In Mary, the spiritual reality proclaimed is completely fulfilled
2. It is necessary to explain that, unlike the Old Testament images or types, which are only prefigurations of future realities, in Mary the spiritual reality signified is already eminently present. The Red Sea crossing described in the Book of Exodus is a saving event of liberation, but it was certainly not a baptism capable of remitting sins and giving new life. Likewise, the manna, a precious gift from Yahweh to his people wandering in the desert, contained nothing of the future reality of the Eucharist, the Body of the Lord, nor did the water which gushed from the rock already contain Christ’s Blood, shed for the multitude.
The Exodus is the great work accomplished by Yahweh for his people, but it does not constitute the definitive spiritual redemption which Christ would achieve in the paschal mystery.
Moreover, referring to Jewish practices, Paul recalls: “These are only a shadow of what is to come; but the substance belongs to Christ” (Col 2:17). This is echoed in the Letter to the Hebrews which, systematically developing this interpretation, presents the worship of the Old Covenant as “a copy and shadow of the heavenly sanctuary” (Heb 8:5).
3. However, in affirming that Mary is a type of the Church, the Council does not intend to equate her with the figures or types of the Old Testament, but instead to affirm that in her the spiritual reality proclaimed and represented is completely fulfilled.
In fact, the Blessed Virgin is a type of the Church, not as an imperfect prefiguration, but as the spiritual fullness which will be found in various ways in the Church’s life. The particular relationship that exists here between the image and the reality represented is based on the divine plan, which establishes a close bond between Mary and the Church.

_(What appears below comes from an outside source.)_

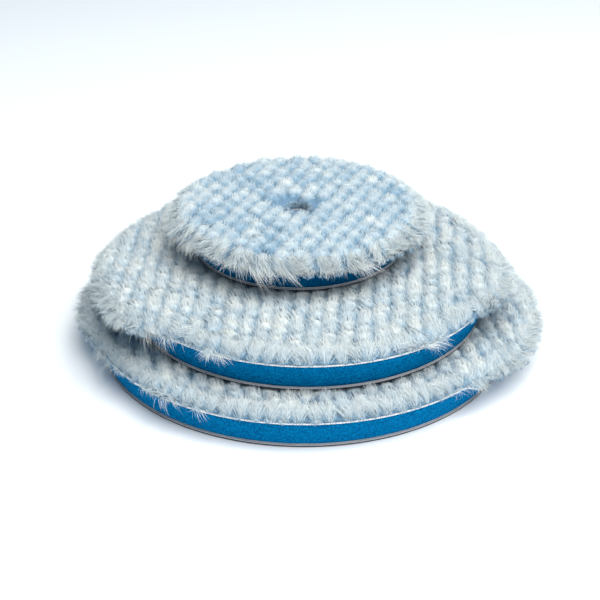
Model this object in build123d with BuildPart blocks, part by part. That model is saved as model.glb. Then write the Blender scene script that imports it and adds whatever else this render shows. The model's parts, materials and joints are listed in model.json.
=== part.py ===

The plan of salvation which orders the prefigurations of the Old Testament to fulfilment in the New Covenant likewise determines that Mary would live in a perfect way what was later to be fulfilled in the Church.
The perfection God conferred upon Mary, therefore, acquires its most authentic meaning if it is interpreted as a prelude to divine life in the Church.
Mary’s perfection surpasses that of all other Church members
4. After saying that Mary is a “type of the Church”, the Council adds that she is her “outstanding model”, an example of perfection to be followed and imitated. Indeed, Mary is an “outstanding model” because her perfection surpasses that of all the other members of the Church.
Significantly, the Council adds that she carries out this role “in faith and in charity”. Without forgetting that Christ is the first model, the Council suggests in this way that there are interior dispositions proper to the model realized in Mary, which help the Christian to establish an authentic relationship with Christ. In fact, by looking at Mary, the believer learns to live in deeper communion with Christ, to adhere to him with a living faith and to place his trust and his hope in him, loving him with his whole being.
The functions of “type and model of the Church” refer in particular to Mary’s virginal motherhood and shed light on her particular place in the work of salvation. This basic structure of Mary’s being is reflected in the motherhood and virginity of the Church.